After this misfortune in France, the sporting career of “05” continued in 1998 in the US, with podium finishes at Sebring, Road Atlanta and Watkins Glen. It ended its racing career in a black Texaco livery, driven by Gunnar Jeanette at the 24 Hours of Daytona in 2001 – finishing in a barely dignifying 78th position. Today, it’s owned by Jan B. Lühn, who had it repainted in its 1997 scheme from the 24 Hours of Le Mans.
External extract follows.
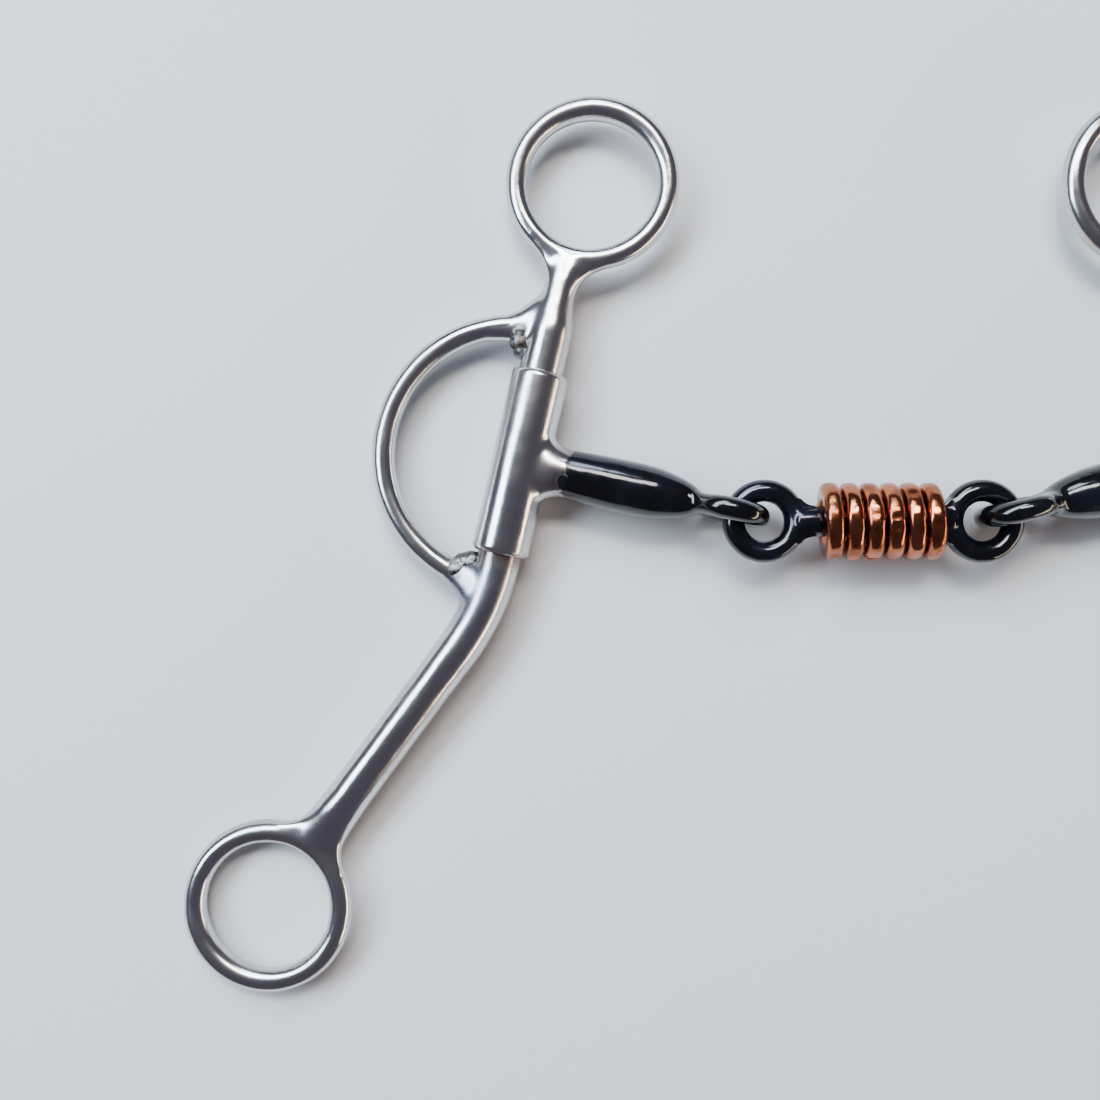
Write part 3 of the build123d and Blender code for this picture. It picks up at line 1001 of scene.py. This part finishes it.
class SNAFFLE_OT_copper_rings(bpy.types.Operator):
    """Bend the six loose copper rings, each from its own length of wire"""

    bl_idname = "snaffle.copper_rings"
    bl_label = "Copper rings"

    def execute(self, context):
        wire = size("copper_wire")
        radius = (size("copper_dia") - wire) / 2
        for number, (seam_at, dents) in enumerate(zip(SEAMS, DENTS), start=1):
            ring = bent_bar(
                radius, wire, seam_at + SEAM_HALF_GAP, 360 - 2 * SEAM_HALF_GAP, steps=150, segments=36)
            flatten_faces(ring, radius, wire / 2)
            for turn in (seam_at + SEAM_HALF_GAP, seam_at - SEAM_HALF_GAP):
                soften_end(ring, radius, turn)
            for turn, reach, depth in dents:
                aim = Vector((math.cos(math.radians(turn)), math.sin(math.radians(turn)), 0))
                dent(ring, aim * (radius + wire / 2), reach, -aim * depth)
            roughen(ring, f"copper_waves_{number}", 3.4, 0.11, seed_shift=7.0 * number)
            low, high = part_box(f"copper_ring_{number}")
            axle = Vector(JOINTS[f"copper_ring_{number}_spin"]["axis"])
            far_side = Vector((0, 0, 1)).cross(axle)
            frame_of_ring = axes_frame((low + high) / 2, far_side, axle.cross(far_side))
            settle(
                ring, frame_of_ring, f"copper_roller_{number}", [f"copper_ring_{number}"],
                f"copper_{number}", finish_of("copper", copper))
        return {"FINISHED"}


# ---------------------------------------------------------------- stage

FLOOR_ACROSS = 8
FLOOR_LEVEL = -0.0002
PALE_FLOOR = ((0.64, 0.64, 0.65, 1), (0.68, 0.68, 0.685, 1))
STUDIO_AIR, STUDIO_AIR_STRENGTH = (0.42, 0.38, 0.53, 1), 0.24
CAMERA_PLACE = (-0.06196, -0.00087, 0.2186)
CAMERA_LENS = 35.95

# Each light is (name, place, width, depth, power, colour), and faces the middle of the bit.
LIGHT_SPREAD = math.radians(140)
LIGHTS = (
    ("window", (-0.50, 0.46, 0.66), 1.5, 0.30, 17.5, (0.68, 0.83, 1.0)),
    ("lamp", (0.70, -0.30, 0.20), 0.9, 0.10, 2.4, (1.0, 0.80, 0.60)),
    ("sky", (-0.05, 0.95, 1.5), 0.9, 0.36, 16.0, (1.0, 0.97, 0.92)),
)


class SNAFFLE_OT_stage(bpy.types.Operator):
    """Lay the pale floor, hang the soft lights and set the camera straight above"""

    bl_idname = "snaffle.stage"
    bl_label = "Stage"

    def execute(self, context):
        clear()
        bpy.ops.mesh.primitive_plane_add(size=FLOOR_ACROSS, location=(0, 0, FLOOR_LEVEL))
        floor = bpy.context.object
        floor.name = floor.data.name = "floor"
        material, tree, shader, where = start_material("floor_paper")
        tone = mix(tree, noise(tree, where, 3, 2), *PALE_FLOOR)
        tree.links.new(tone, shader.inputs["Base Color"])
        shader.inputs["Roughness"].default_value = 0.75
        floor.data.materials.append(material)
        floor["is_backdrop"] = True
        for name, hung_at, across, deep, power, tint in LIGHTS:
            bpy.ops.object.light_add(type="AREA", location=hung_at)
            light = bpy.context.object
            light.name = light.data.name = name
            light.data.shape = "RECTANGLE"
            light.data.size, light.data.size_y = across, deep
            light.data.energy = power
            light.data.color = tint
            light.data.spread = LIGHT_SPREAD
            light.rotation_euler = (-Vector(hung_at)).to_track_quat("-Z", "Y").to_euler()
            light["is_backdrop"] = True
        world = bpy.data.worlds.new("studio")
        world.use_nodes = True
        air = world.node_tree.nodes["Background"]
        air.inputs["Color"].default_value = STUDIO_AIR
        air.inputs["Strength"].default_value = STUDIO_AIR_STRENGTH
        bpy.context.scene.world = world
        bpy.ops.object.camera_add(location=CAMERA_PLACE, rotation=(0, 0, 0))
        camera = bpy.context.object
        camera.name = camera.data.name = "camera_above"
        camera.data.lens = CAMERA_LENS
        camera.data.sensor_width = 36
        camera.data.clip_start = 0.005
        camera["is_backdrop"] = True
        bpy.context.scene.camera = camera
        return {"FINISHED"}


# ---------------------------------------------------------------- panel and registration

PIECES = (
    SNAFFLE_OT_shanks, SNAFFLE_OT_rings, SNAFFLE_OT_bows, SNAFFLE_OT_welds, SNAFFLE_OT_sleeves,
    SNAFFLE_OT_cannons, SNAFFLE_OT_dog_bone, SNAFFLE_OT_copper_rings, SNAFFLE_OT_stage,
)


class SNAFFLE_PT_panel(bpy.types.Panel):
    """Buttons for each piece of the bit, with its sizes and colours"""

    bl_idname = "SNAFFLE_PT_panel"
    bl_label = "Snaffle Bit"
    bl_space_type = "VIEW_3D"
    bl_region_type = "UI"
    bl_category = "Snaffle"

    def draw(self, context):
        for group in (context.scene.snaffle_sizes, context.scene.snaffle_colours):
            for name in group.bl_rna.properties.keys():
                if name not in ("rna_type", "name"):
                    self.layout.prop(group, name)
        for piece in PIECES:
            self.layout.operator(piece.bl_idname)


CLASSES = (SnaffleSizes, SnaffleColours) + PIECES + (SNAFFLE_PT_panel,)


def register():
    for cls in CLASSES:
        bpy.utils.register_class(cls)
    bpy.types.Scene.snaffle_sizes = bpy.props.PointerProperty(type=SnaffleSizes)
    bpy.types.Scene.snaffle_colours = bpy.props.PointerProperty(type=SnaffleColours)


def unregister():
    del bpy.types.Scene.snaffle_colours
    del bpy.types.Scene.snaffle_sizes
    for cls in reversed(CLASSES):
        bpy.utils.unregister_class(cls)


def main():
    register()
    bpy.ops.snaffle.shanks()
    bpy.ops.snaffle.rings()
    bpy.ops.snaffle.bows()
    bpy.ops.snaffle.welds()
    bpy.ops.snaffle.sleeves()
    bpy.ops.snaffle.cannons()
    bpy.ops.snaffle.dog_bone()
    bpy.ops.snaffle.copper_rings()
    bpy.ops.snaffle.stage()
    boxes = {"cad": CAD_BOX, "visual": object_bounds()}
    plain = {name: [list(corner) for corner in box] for name, box in boxes.items()}


if __name__ == "__main__":
    main()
But, now, it’s time to return to our once-in-a-lifetime experience with the GT1 Evo. It’s a lot less aggressive and a bit more welcoming. Also, getting on-board doesn’t require the flexibility of a contortionist. Then, when the lights go green, the Evo displays a much milder personality than that of the 962. The acceleration is powerful, but gradual – no delay or lag in response. The 6-speed manual transmission is precise, fast and one of the best we’ve ever tried on a race car. The presence of a power-assisted steering makes life easier as the speed increases. While the 962 was trying to intimidate and impose its will, the GT1 made us feel at ease – like an old acquaintance. It’s at that very moment when Kelleners’ words occurred to me: “The GT1 is not at all a difficult car. It’s damn pleasant to drive, even at high speeds. A slight tendency to understeer, which is rectified without any effort, gives you a great sense of safety.” I can’t help but agree with him – wholeheartedly!